What you have to do: In the listing below, find the line with "long rubber boot", then repeat exactly every line from the top through that one.

** begin Data supplied **

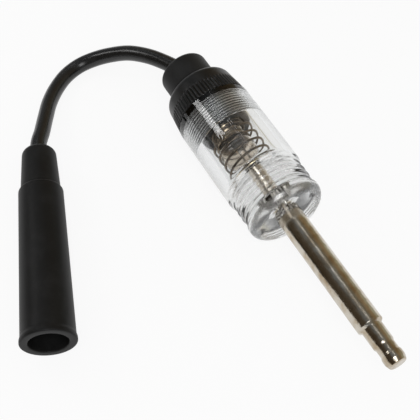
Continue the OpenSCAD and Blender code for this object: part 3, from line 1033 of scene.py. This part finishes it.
@dataclass
class Boot(SubAssembly):
    """The long rubber boot with its bores."""

    length: float = 67.2
    lip_d: float = 16.2
    lip_l: float = 1.6
    lip_edge: float = 0.5
    lip_flat: float = 0.6
    lip_fall: float = 1.5
    mouth_d: float = 15.6
    step_d: float = 13.7
    step_edge: float = 0.9
    neck_gap: float = 0.4
    neck_l: float = 15.6
    neck_d: float = 12.2
    top_d: float = 10.8
    top_edge: float = 2.4
    bore_d: float = 11.4
    bore_l: float = 34.0
    bore_edge: float = 0.35
    room_d: float = 9.4
    room_l: float = 38.9
    socket_bore_d: float = 8.3
    socket_end: float = 54.0
    lead_bore_r: float = 2.65

    def outline(self) -> list[Station]:
        """The closed outline, from the mouth over the outside and back through the bores.

        Returns:
            The outline.
        """
        lip_r, mouth_r, step_r, top_r = (d / 2 for d in (self.lip_d, self.mouth_d, self.step_d, self.top_d))
        edge, step_edge = self.lip_edge, self.step_edge
        lip, below = (lip_r, self.lip_l * self.lip_flat), (mouth_r, self.lip_l * self.lip_fall)
        outside = [*arc((lip_r - edge, edge), edge, -90, 0, 6), lip, *side(lip, below, 5, True)]
        step_x = self.length - self.neck_l - step_edge
        outside += side(below, (step_r, step_x), 12)
        outside += arc((step_r - step_edge, step_x), step_edge, 0, 80, 6)[1:]
        neck = (self.neck_d / 2, self.length - self.neck_l + self.neck_gap)
        top_x = self.length - self.top_edge
        outside += [neck, *side(neck, (top_r, top_x), 6)]
        outside += arc((top_r - self.top_edge, top_x), self.top_edge, 0, 90)[1:]
        bore_r, edge = self.bore_d / 2, self.bore_edge
        inside = wall(self.lead_bore_r, self.length, self.socket_end)
        inside += wall(self.socket_bore_d / 2, self.socket_end, self.room_l)
        inside += wall(self.room_d / 2, self.room_l, self.bore_l)
        inside += wall(bore_r, self.bore_l, *spaced(self.bore_l - 1, 1, 3))
        return outside + inside + arc((bore_r + edge, edge), edge, 180, 270, 4)

    def make(self) -> None:
        """Model the boot and dress it and its socket."""
        rubber = Moulding("boot_rubber", grey(0.008), grey(0.017), (0.42, 0.56), 0.4, 0.008, 0.0, 1.3)
        piece = self.layout.boot.turned("rubber_boot", self.outline(), 128, True)
        self.stand_in(piece, "boot", "boot_rubber", Body.CAP_AND_LEAD, rubber.material())
        brass = Plating("socket_brass", (0.72, 0.58, 0.3), (0.4, 0.3, 0.15), (0.2, 0.4))
        self.dress(brass, "boot_terminal", "contact_washer")
        self.dress(Plating("clip_steel", (0.5, 0.48, 0.45), (0.3, 0.25, 0.2), (0.2, 0.35)), "terminal_clip")
        self.dress(Plating("copper_strand", (0.72, 0.42, 0.26), (0.4, 0.2, 0.12), (0.3, 0.5)), "lead_core")


@dataclass
class Lamp(SubAssembly):
    """The screw-base lamp: glass, shell, stem, electrodes, insulator and contact."""

    contact_x: float = 2.25
    contact_l: float = 1.4
    insulator_l: float = 1.8
    shell_d: float = 9.5
    shell_l: float = 9.6
    shell_pitch: float = 1.81
    shell_wave: float = 0.2
    shell_wall: float = 0.3
    collar_l: float = 1.6
    glass_d: float = 11.6
    glass_l: float = 9.6
    glass_t: float = 0.5
    glass_dome: float = 0.85
    sunk_l: float = 4
    neck_l: float = 3.4
    neck_edge: float = 0.4
    swell_l: float = 2.8
    lean: float = 4.5
    lean_x: float = 6.0

    @property
    def axis(self) -> Axis:
        """The lamp's own axis: it leans a little in the narrow turns that hold it.

        Returns:
            The axis.
        """
        a = math.radians(self.lean)
        along = Vector((math.cos(a), -math.sin(a), 0))
        across = Vector((math.sin(a), math.cos(a), 0))
        return Axis(self.tester.at(self.lean_x) - self.lean_x * along, along, across)

    @property
    def shell_x(self) -> float:
        """Where the shell begins."""
        return self.contact_x + self.contact_l + self.insulator_l

    def shell_outline(self) -> list[Station]:
        """The shell's closed outline; its thread is cut as relief.

        Returns:
            The outline.
        """
        r = self.shell_d / 2
        end = self.shell_l
        outer = [(r - 0.4, 0.0), *wall(r - 0.2, *spaced(0.3, end - self.collar_l, 0.15))]
        outer += [(r - 0.25, end - 1.3), (r + 0.1, end - 1.0), (self.glass_d / 2 - 0.1, end)]
        inner = [(p[0] - self.shell_wall, p[1]) for p in reversed(outer[1:])]
        both = [*outer, *inner, (r - 0.7, 0.3), (1.0, 0.3), (1.0, 0.0)]
        return [(p[0], p[1] + self.shell_x) for p in both]

    def shell_thread(self, r: float, x: float, angle: float) -> float:
        """Roll the thread into the shell's wall.

        Args:
            r: radius of the plain outline.
            x: place along the axis.
            angle: angle in radians.

        Returns:
            The radius there.
        """
        place = x - self.shell_x
        if r < self.shell_d / 2 - 0.6 or place > self.shell_l - 1.5:
            return r
        wave = math.cos(TURN * (place / self.shell_pitch - angle / TURN))
        return r + self.shell_wave * wave * between(place, 0.2, self.shell_l - self.collar_l, 0.6)

    def glass_outline(self, inset: float) -> list[Station]:
        """The glass envelope's outline, drawn in by an inset.

        Args:
            inset: distance inside the glass's outer face.

        Returns:
            The outline.
        """
        neck_r = self.shell_d / 2 - 2 * self.shell_wave - self.shell_wall - 0.1 - inset
        r, edge = self.glass_d / 2 - inset, self.neck_edge
        dome = self.glass_dome * r
        base = self.shell_x + self.shell_l - self.sunk_l
        neck = [(0.0, inset), (neck_r - edge, inset), (neck_r, inset + edge), (neck_r, self.neck_l)]
        swell = side(neck[-1], (r, self.neck_l + self.swell_l), 8, True)
        end = self.glass_l + self.sunk_l - inset
        top = [(r * math.cos(math.radians(a)), end - dome + dome * math.sin(math.radians(a)))
               for a in range(0, 90, 6)]
        return [(p[0], p[1] + base) for p in [*neck, *swell, *top, (0.0, end)]]

    def make(self) -> None:
        """Model the lamp and dress it."""
        axis = self.axis
        shell = axis.turned("lamp_screw_shell", self.shell_outline(), 96, True, self.shell_thread)
        metal = Plating("lamp_shell_metal", (0.48, 0.42, 0.33), (0.2, 0.15, 0.1), (0.12, 0.25), 0.5)
        self.stand_in(shell, "lamp_shell", "lamp_shell_metal", Body.LAMP, metal.material())
        outer = axis.turned("lamp_envelope", self.glass_outline(0.0), 96)
        lining = axis.turned("lamp_lining", self.glass_outline(self.glass_t), 96)
        lining.data.flip_normals()
        # The glass's warm tint and brown smudges are partly its own smoke and partly painted shade: they
        # stand in for the tester's shadow on the table, seen through the chamber.
        glass = ClearMoulding("smoked_glass_painted_shade", (1.0, 0.95, 0.88), 1.5, (0.1, 0.24), 2.4, 0.02, 0.95,
                              (0.76, 0.62, 0.48), 0.35)
        self.stand_in(joined("lamp_envelope", [outer, lining]), "lamp_glass", "lamp_glass", Body.LAMP,
                      glass.material())
        self.dress(ClearMoulding("stem_glass", (0.75, 0.68, 0.6), 1.5, (0.1, 0.3)), "lamp_stem")
        self.dress(Plating("electrode_wire", (0.4, 0.38, 0.35), (0.2, 0.18, 0.15)), "lamp_electrodes")
        self.dress(Plating("solder", grey(0.6), grey(0.4), (0.3, 0.5)), "lamp_contact")
        self.dress(Moulding("black_glass", (0.01, 0.01, 0.012), grey(0.02), (0.1, 0.2)), "lamp_insulator")


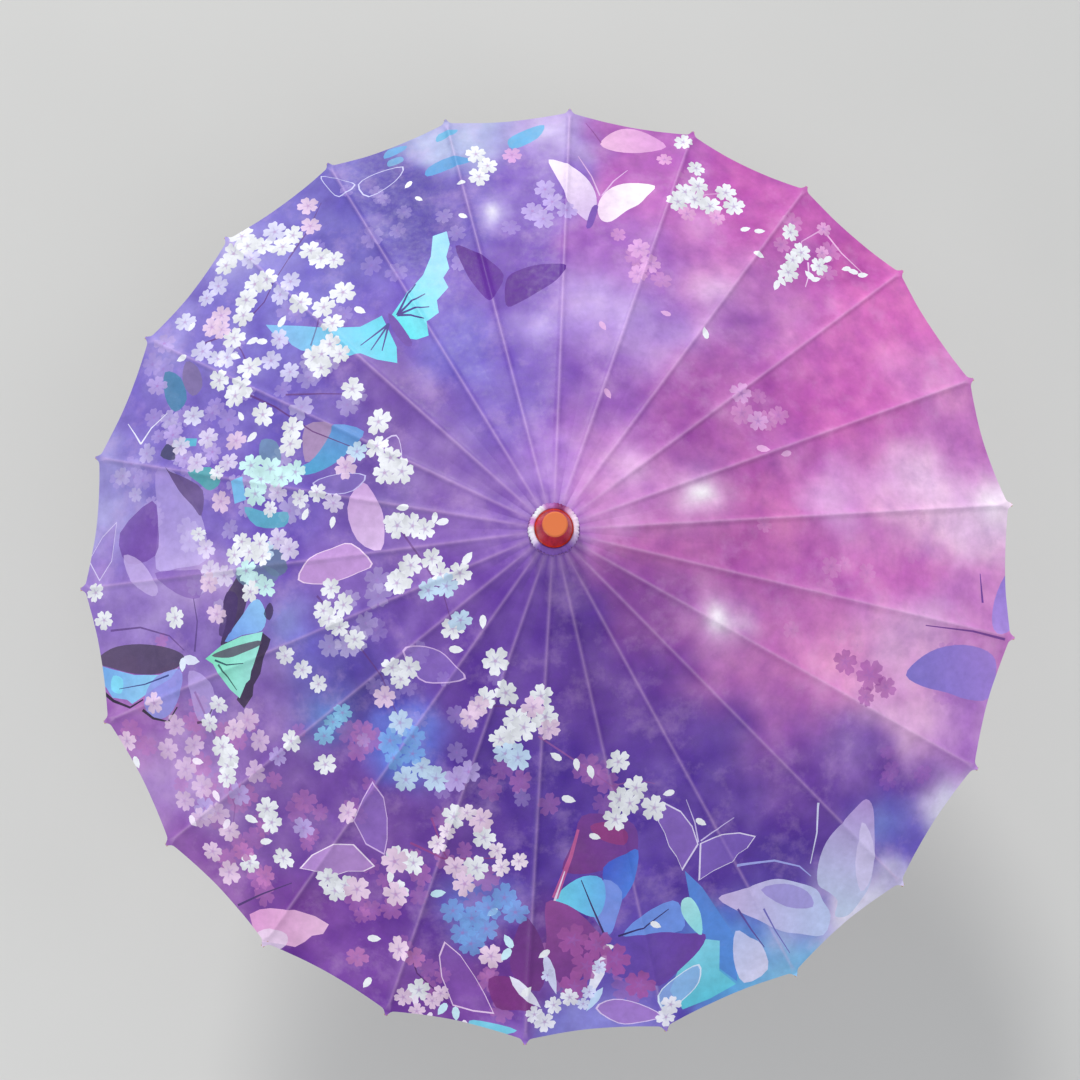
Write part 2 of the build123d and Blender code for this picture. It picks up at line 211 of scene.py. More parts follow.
def background(x, y):
    """Background colours, scene-linear, at arrays of places in millimetres."""
    bend = stirred(x, y, BEND_SCALE, 3.1)
    fine = stirred(x, y, FINE_SCALE, 7.7)
    bx = x + BEND * bend[:, 0] + FINE * fine[:, 0]
    by = y + BEND * bend[:, 1] + FINE * fine[:, 1]
    total = np.zeros((len(x), 3))
    weights = np.zeros(len(x))
    for wash_x, wash_y, spread, *colour in WASHES:
        weight = np.exp(-((bx - wash_x) ** 2 + (by - wash_y) ** 2) / spread ** 2) + 1e-9
        total += weight[:, None] * np.array(colour)
        weights += weight
    shown = total / weights[:, None]
    grey = shown.mean(axis=1)[:, None]
    shown = grey + SATURATION * (shown - grey) - DARKENING
    cloud = BEND_CLOUD * bend[:, 2] + FINE_CLOUD * fine[:, 2]
    shown = shown + cloud[:, None] * np.array(CLOUD_TINT)
    gx = x + GLOW_BEND * (bx - x)
    gy = y + GLOW_BEND * (by - y)
    for glow_x, glow_y, radius, strength, *colour in GLOWS:
        share = strength * np.exp(-((gx - glow_x) ** 2 + (gy - glow_y) ** 2) / radius ** 2)
        shown += share[:, None] * (np.array(colour) - shown)
    return srgb(*np.clip(shown, 0, 1).T).T


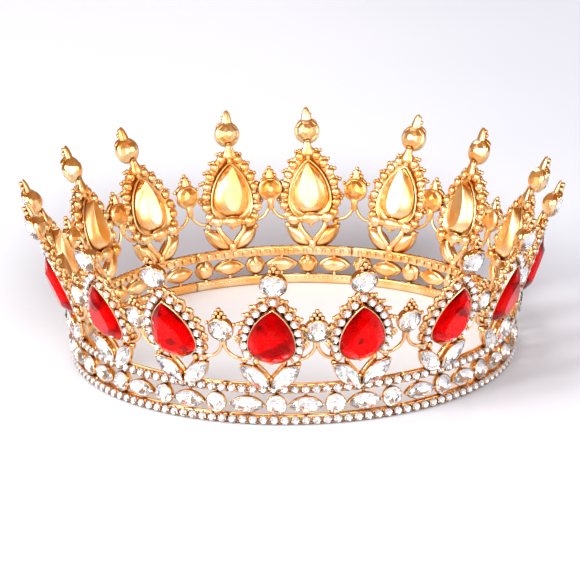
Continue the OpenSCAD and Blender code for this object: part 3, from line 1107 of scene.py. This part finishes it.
def floorMaterial():
    # near white, with painted shade fading in towards the right and a darker painted shadow close
    # behind the crown
    material, tree, shader = newMaterial("paleFloor", {
        "Roughness": studio["floorRough"], "Specular IOR Level": studio["floorShine"],
    })
    scale = {"Patch Scale": studio["floorPatches"]}
    surface = addNode(tree, "ShaderNodeGroup", scale, node_tree=castSkinAndShade).outputs
    place = addNode(tree, "ShaderNodeNewGeometry").outputs["Position"]
    axes = addNode(tree, "ShaderNodeSeparateXYZ")
    reach = addNode(tree, "ShaderNodeVectorMath", operation="LENGTH")
    aside = addNode(tree, "ShaderNodeMath", operation="ABSOLUTE")
    tree.links.new(place, axes.inputs[0])
    tree.links.new(place, reach.inputs[0])
    tree.links.new(axes.outputs["X"], aside.inputs[0])
    soft = {"interpolation_type": "SMOOTHSTEP"}
    # painted shade: the floor fades to a pale grey towards the right, with an uneven edge
    uneven = someOf(tree, surface["Patches"], studio["floorUneven"], axes.outputs["X"])
    paintedSideShade = mapped(tree, uneven, studio["shadeAcross"], **soft)
    tone = mixColors(tree, paintedSideShade, studio["floor"], studio["floorShade"])
    # painted shadow: a darker patch of floor close behind the crown
    shade = mapped(tree, axes.outputs["Y"], studio["behindFrom"], **soft)
    for source, edges in (
        (aside.outputs[0], "behindWide"), (reach.outputs["Value"], "behindInner"),
        (reach.outputs["Value"], "behindOuter"),
    ):
        shade = product(tree, shade, mapped(tree, source, studio[edges], **soft))
    tone = mixColors(tree, shade, tone, studio["floorPaintedShadow"])
    tree.links.new(tone, shader.inputs["Base Color"])
    return material


half = studio["floorSize"] / 2
corners = [(-half, -half, 0), (half, -half, 0), (half, half, 0), (-half, half, 0)]
floorMesh = bpy.data.meshes.new("floor")
floorMesh.from_pydata(corners, [], [(0, 1, 2, 3)])
floorMesh.materials.append(floorMaterial())
floor = bpy.data.objects.new("floor", floorMesh)
bpy.context.scene.collection.objects.link(floor)


def softLight(name, sizes):
    light = bpy.data.lights.new(name, "AREA")
    light.shape = "DISK"
    light.size = sizes["size"]
    light.energy = sizes["power"]
    lamp = bpy.data.objects.new(name, light)
    lamp.location = sizes["place"]
    lamp.rotation_euler = (-Vector(sizes["place"])).to_track_quat("-Z", "Y").to_euler()
    bpy.context.scene.collection.objects.link(lamp)
    return lamp


for name in ("key", "front", "fill", "back", "above"):
    lamp = softLight(name + "Light", studio[name])
lamp.visible_glossy = False  # the one above lights the floor and stays out of the metal

world = bpy.data.worlds.new("softSky")
world.use_nodes = True
sky = world.node_tree
way = addNode(sky, "ShaderNodeSeparateXYZ")
sky.links.new(addNode(sky, "ShaderNodeTexCoord").outputs["Generated"], way.inputs[0])
glossy = addNode(sky, "ShaderNodeLightPath").outputs["Is Glossy Ray"]
rise = mapped(sky, way.outputs["Z"], studio["zenithRise"])
far = mapped(sky, way.outputs["Y"], studio["backdropFar"])
around = mixColors(sky, product(sky, far, glossy), studio["horizon"], studio["backdrop"])
overhead = mixColors(sky, glossy, studio["zenith"], studio["mirrored"])
sky.links.new(mixColors(sky, rise, around, overhead), sky.nodes["Background"].inputs["Color"])
bpy.context.scene.world = world
bpy.context.scene.view_settings.view_transform = "Standard"

view = {
    "distance": 1.3095,
    "elevation": 0.3196,
    "roll": -0.0172,
    "target": (-0.00091, 0, 0.02157),
    "turn": 0.1017 - radians(crown["spireAt"]),
    "focal": 3816.77,  # in pixels of the picture
    "picture": 580,
    "sensor": 36.0,
    "farthest": 50,
}


def placeCamera():
    camera = bpy.data.cameras.new("camera")
    camera.sensor_width = view["sensor"]
    camera.lens = view["focal"] * camera.sensor_width / view["picture"]
    camera.clip_end = view["farthest"]
    e, roll = view["elevation"], view["roll"]
    ahead = Vector((0, cos(e), -sin(e)))
    up, right = Vector((0, sin(e), cos(e))), Vector((1, 0, 0))
    rolledRight, rolledUp = right * cos(roll) + up * sin(roll), up * cos(roll) - right * sin(roll)
    place = Matrix.Translation(Vector(view["target"]) - ahead * view["distance"])
    facing = Matrix((rolledRight, rolledUp, -ahead)).transposed().to_4x4()
    holder = bpy.data.objects.new("camera", camera)
    bpy.context.scene.collection.objects.link(holder)
    holder.matrix_world = Matrix.Rotation(view["turn"], 4, "Z") @ place @ facing
    bpy.context.scene.camera = holder


placeCamera()
print("studio set")
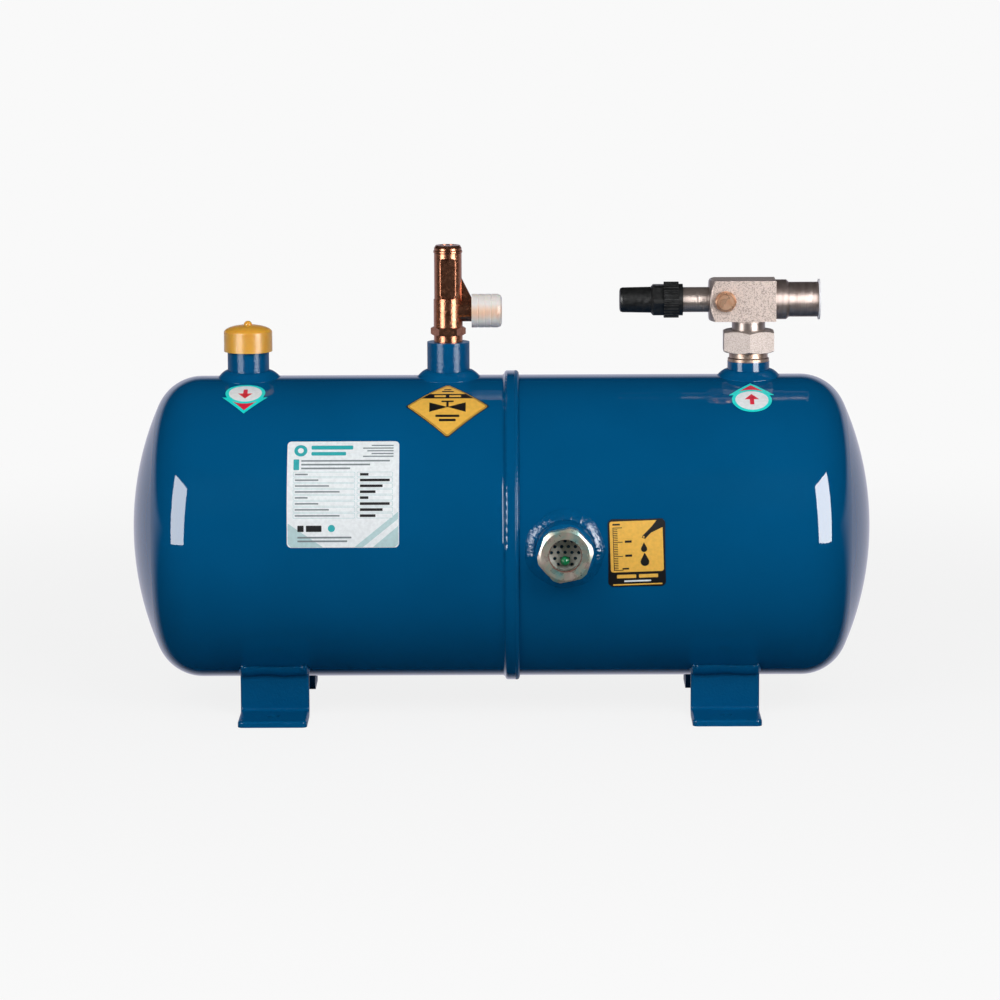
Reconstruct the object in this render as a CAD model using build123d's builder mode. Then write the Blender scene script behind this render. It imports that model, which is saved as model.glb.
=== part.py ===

** end Data supplied **

Complete answer:
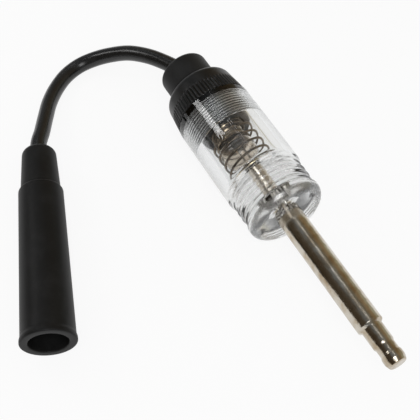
Continue the OpenSCAD and Blender code for this object: part 3, from line 1033 of scene.py. This part finishes it.
@dataclass
class Boot(SubAssembly):
    """The long rubber boot with its bores."""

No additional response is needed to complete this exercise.